9. We consider that Venkataramana Rao, J., came to the correct conclusion. As it had been finally decided that the title to the lands was in the Government no suit for rent would lie in a Revenue Court. The plaintiffs could only have sued for rent if the title was in them and it was not. A person holding a patta from Government is entitled to say to the plaintiffs ' I am not your tenant and therefore you have no right to sue me for rent'.
10. It is said on behalf of the plaintiff that the decrees passed in the previous rent suits against the defendant in themselves operate as res judicata. This contention is manifestly fallacious. As the Revenue Court had no jurisdiction to entertain those suits the decrees passed therein must be treated as nullities and the same remark applies to the decree of the District Judge in the appeal from the decree of the Revenue Court in S.S. No. 223 of 1934. An appellate decree confirming a decree which is passed without jurisdiction can have no more validity than the decree of the first Court. The fact that the decree in S.S. No. 90 of 1937 was passed ex parte also makes no difference.
11. It follows that we agree with the decision of Chandrasekhara Aiyar, J. and the appeal must be dismissed with costs.

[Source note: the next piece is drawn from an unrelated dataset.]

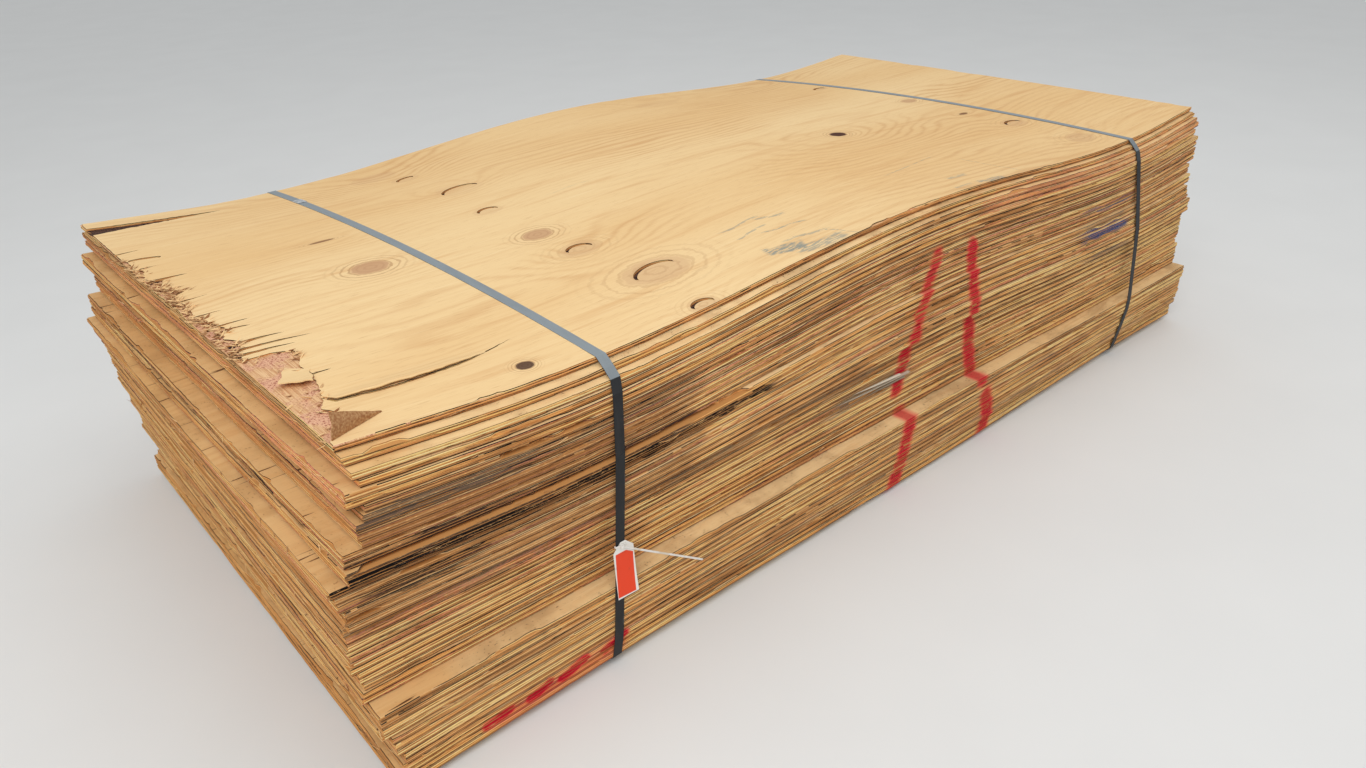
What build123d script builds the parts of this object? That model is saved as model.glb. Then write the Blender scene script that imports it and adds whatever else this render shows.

12. We wish to make it clear that our judgment is only intended to apply to the case of a tenant who appealed to the Subordinate Judge from the District Munsiff 's decree and was a party to the subsequent second appeal, which is the case here. Where the zamindars obtained possession under the decree passed by the District Munsiff or the tenant in consequence of the decree surrendered possession to him the position is quite different. In the course of the arguments the Court was told that in such cases the zamindars have been recognised by the Government as the pattadars. The ryots who have accepted tenancies from the zamindars will be bound to fulfil their obligations as tenants, but, of course, the zamindars will not be entitled to treat the tenancies as being tenancies within the meaning of the Madras Estates Land Act and therefore will not be able to sue them for arrears of rent in a Revenue Court. The Civil Court alone will have jurisdiction.